Jak się czujesz jako prekursor radomskiego rapu? Jako osoba, która jako pierwsza wydała swój solowy, legalny album?
- Prekursor to zdecydowanie za duże słowo. Scena radomska jest mocna od lat. Wielu z chłopaków robiło rap sporo przede mną i robi do teraz. A że akurat na mnie trafiło z legalnym debiutem... Cóż, miło.
Prosto Lebel to wytwórnia z najwyższej półki...
- Rzeczywiście, Prosto to zdecydowanie jedna z najmocniejszych marek hip-hopowych w Polsce. Tym bardziej cieszy, że wydaję akurat u nich. Współpraca póki co przebiega wzorcowo.
Skąd pomysł na tytuł płyty -„Takie Rzeczy”?
- No prościej się chyba nie dało. Chciałem, żeby było dość jasno. Tytuł koresponduje mocno z okładką albumu i w stu procentach opisuje to, o czym ta płyta jest.
„Póki beton nie popęka w naszych ścianach, tu będę" - rapujesz na płycie, dodając "nie na darmo nasze miasto ma w nazwie Dom". Jak duże znaczenie w twoim życiu ma Radom?
- Tu się urodziłem wychowałem żyje. Od 30-lat w jednym miejscu, pośród tych samych ludzi. Jestem mocno zżyty i z miejscami i z ludźmi. Nie wyobrażam sobie, żebym mógł żyć gdzie indziej. To skąd jesteśmy, według mnie ma kolosalny wpływ na t,o jacy jesteśmy. Jestem Radomiem przesiąknięty, stąd tak dużo go w moich numerach.
Jesteś bezkompromisowy w swoich przekonaniach i głośno mówisz, co myślisz. Pewnie zjednujesz sobie tym fanów, ale jednocześnie robisz wrogów. Na przykład partie polityczne...
- To rap. Co myślisz, to piszesz. Nie wyobrażam sobie gryzienia się w język, żeby kogoś nie przerazić moimi poglądami. Partii się nie boję, co najwyżej większości z nich nie lubię.
Kładziesz nacisk na pamięć historyczną, właściwie promujesz historię, szczególnie XX wieku wśród młodego pokolenia - trochę jak nauczyciel. Pasuje ci ta rola?
- Najzwyczajniej piszę o tym, co mnie interesuje. Raczej kiepski ze mnie pedagog. Nie aspiruję do takiej roli.
Inspiracje muzyczne, wzory do naśladowania – masz takie?
- Słucham tak różnej muzyki, że ciężko uznać kogoś za inspirację. Chłonę ludzi, życie, później piszę. Tyle.
Najbliższy koncert niebawem w G2 – będą jakieś niespodzianki?
- Nie trzeba niespodzianek, żeby było dobrze.
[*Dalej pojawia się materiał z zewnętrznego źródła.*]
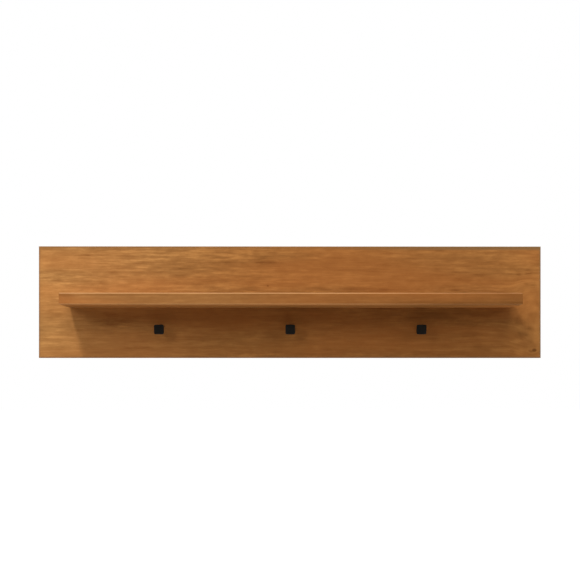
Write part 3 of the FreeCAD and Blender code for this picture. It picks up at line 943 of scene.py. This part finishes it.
plated_machine_screw = zinc_material("zinc-plated machine screw", 6.0)
for side, x in (("left", -KNOB_SPACING), ("centre", 0.0), ("right", KNOB_SPACING)):
    screw(
        side + "_knob_screw",
        knob_screw_outline(),
        head=(4.0, 2.6),
        place=(x, COUNTERBORE_SEAT_Y, KNOB_Z),
        material=plated_machine_screw,
        columns=32,
        pitch=0.7,
        ridge_share=1.0,
    )


# Keyhole plates: two round-ended plates pressed from zinc-plated steel, let in to the back of the
# panel. A wall screw's head goes in at the round hole and its shank slides up the slot.
plated_plate = zinc_material("zinc-plated keyhole plate", 14.0)
for side in ("left", "right"):
    finish(side + "_keyhole_plate", plated_plate)


# Plate screws: four small zinc-plated wood screws, two to each keyhole plate. Their heads sit on
# the plates, just below the panel's back.
HANGER_X = 0.300
HANGER_Z = 0.055
PLATE_SCREW_REACH = 0.0195
PLATE_SEAT_Y = -0.0015


def plate_screw_outline():
    """From the tip up the thread and its run-out to the plain neck under the head."""
    length, taper, thread_top, neck_bottom = 12.0, 2.4, 2.9, 2.2
    core, crest = 0.95, 1.48
    ridge, neck = crest - core, core + 0.25
    thread_step = 0.07
    return [
        *stretch(
            thread_step,
            (0.0, -length, 0.0),
            (core, -length + taper, ridge),
            (core, -thread_top, ridge),
            (neck, -neck_bottom, 0.0),
        ),
        (neck, -neck_bottom, 0.0),
        (neck, -0.4, 0.0),
        (core + 0.5, 0.0, 0.0),
    ]


plated_small_screw = zinc_material("zinc-plated plate screw", 17.0)
for side, x in (("left", -HANGER_X), ("right", HANGER_X)):
    for level, reach in (("upper", PLATE_SCREW_REACH), ("lower", -PLATE_SCREW_REACH)):
        screw(
            side + "_" + level + "_plate_screw",
            plate_screw_outline(),
            head=(2.8, 1.2),
            place=(x, PLATE_SEAT_Y, HANGER_Z + reach),
            material=plated_small_screw,
            columns=28,
            pitch=1.3,
            ridge_share=0.55,
        )


# Room: a pale floor well below the shelf, and nothing behind it. The floor fades to white for the
# camera as it goes away, and a camera underneath looks through it to the shelf.
FLOOR_HEIGHT = -1.35
FLOOR_HALF = 30.0
FLOOR_SEEN = (0.62, 0.62, 0.62, 1.0)
FLOOR_BOUNCE = (0.67, 0.62, 0.56, 1.0)
FADE_START, FADE_END = 0.8, 3.0
AMBIENT = 0.05


def floor_material():
    """A pale floor. Its light on the shelf is a little warmer than it looks to the camera."""
    material, tree, shader, point = new_material("pale floor")
    away = length_of(tree, vectors(tree, "MULTIPLY", point, (1.0, 1.0, 0.0)))
    seen = add(tree, "ShaderNodeLightPath").outputs["Is Camera Ray"]
    whiteness = ramp(tree, away, FADE_START, FADE_END, 0.25, 1.0)
    feed(tree, shader.inputs, {
        "Base Color": blend(tree, seen, FLOOR_BOUNCE, FLOOR_SEEN),
        "Roughness": 0.8,
        "Specular IOR Level": 0.1,
        "Emission Color": WHITE,
        "Emission Strength": maths(tree, "MULTIPLY", seen, whiteness),
    })
    underneath = add(tree, "ShaderNodeNewGeometry").outputs["Backfacing"]
    through = add(tree, "ShaderNodeBsdfTransparent").outputs[0]
    feeds = {0: maths(tree, "MULTIPLY", seen, underneath), 1: shader.outputs[0], 2: through}
    surface = add(tree, "ShaderNodeMixShader", feeds).outputs[0]
    tree.links.new(surface, tree.nodes["Material Output"].inputs["Surface"])
    return material


def white_room():
    """White for the camera and in reflections, and next to no light of its own on the shelf."""
    world = bpy.data.worlds.new("white room")
    world.use_nodes = True
    tree = world.node_tree
    path = add(tree, "ShaderNodeLightPath").outputs
    mirrored = maths(tree, "MAXIMUM", path["Is Glossy Ray"], path["Is Transmission Ray"])
    seen = maths(tree, "MAXIMUM", path["Is Camera Ray"], mirrored)
    brightness = ramp(tree, seen, 0.0, 1.0, AMBIENT, 1.0)
    feed(tree, tree.nodes["Background"].inputs, {"Color": WHITE, "Strength": brightness})
    return world


floor_mesh = bpy.data.meshes.new("floor")
signs = ((-1, -1), (1, -1), (1, 1), (-1, 1))
corners = [(x * FLOOR_HALF, y * FLOOR_HALF, FLOOR_HEIGHT) for x, y in signs]
floor_mesh.from_pydata(corners, [], [(0, 1, 2, 3)])
floor_mesh.materials.append(floor_material())
floor = bpy.data.objects.new("floor", floor_mesh)
bpy.context.scene.collection.objects.link(floor)
bpy.context.scene.world = white_room()


# Lamps: a small softbox high up on the left throws the shelf's shadow. Weaker ones to the left, in
# front, to the right and below reach in under the shelf, one hangs overhead, and two stand behind.


def softbox(name, place, width, height, power):
    """A lamp behind a white cloth, in metres and watts, turned to the middle of the shelf."""
    lamp = bpy.data.lights.new(name, "AREA")
    lamp.shape = "RECTANGLE"
    lamp.size, lamp.size_y = width, height
    lamp.energy = power
    box = bpy.data.objects.new(name, lamp)
    bpy.context.scene.collection.objects.link(box)
    turn = (-Vector(place)).to_track_quat("-Z", "Y").to_matrix().to_4x4()
    box.matrix_world = Matrix.Translation(place) @ turn


softbox("high softbox", (-1.15, -3.00, 2.90), 0.40, 0.85, 94.0)
softbox("left softbox", (-1.58, -2.22, 0.89), 0.50, 1.00, 18.0)
softbox("front softbox", (0.20, -2.90, 1.20), 0.80, 0.80, 7.5)
softbox("low softbox", (0.20, -0.15, -1.25), 1.20, 0.50, 1.3)
softbox("right softbox", (2.00, -1.95, 0.85), 1.20, 0.90, 14.5)
softbox("top softbox", (0.30, -1.20, 2.60), 1.40, 1.00, 44.0)
softbox("rear left softbox", (-1.70, 1.95, 2.85), 1.40, 1.40, 66.0)
softbox("rear right softbox", (1.70, 1.95, 2.85), 1.40, 1.40, 66.0)


# Camera: level, two metres in front, a little left of the middle and below it, turned by a hair
# towards the middle and framed by the lens's own shift.
CAMERA_PLACE = (-0.030, -1.993, -0.118)
CAMERA_TURN = math.radians(0.27)
LENS_MM = 68.3
SHIFT_X, SHIFT_Y = 0.0198, 0.1344

lens = bpy.data.cameras.new("camera")
lens.lens = LENS_MM
lens.shift_x, lens.shift_y = SHIFT_X, SHIFT_Y
camera = bpy.data.objects.new("camera", lens)
bpy.context.scene.collection.objects.link(camera)
camera.location = CAMERA_PLACE
camera.rotation_euler = (math.pi / 2, 0.0, -CAMERA_TURN)
bpy.context.scene.camera = camera
bpy.context.scene.view_settings.view_transform = "Standard"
To będzie parę godzin radomskiego rapu. Idę tam nie tylko jako wykonawca, ale głównie jako słuchacz.
Lubisz grać w Radomiu dla swoich ludzi?
- W muzycznej części życia nie ma chyba nic lepszego.
Gdzie jeszcze będzie można cię usłyszeć w najbliższym czasie?
- Radom, Wrocław, Katowice, Kolno, Mińsk Mazowiecki, Lubin, Poznań… Ruszamy w Polskę.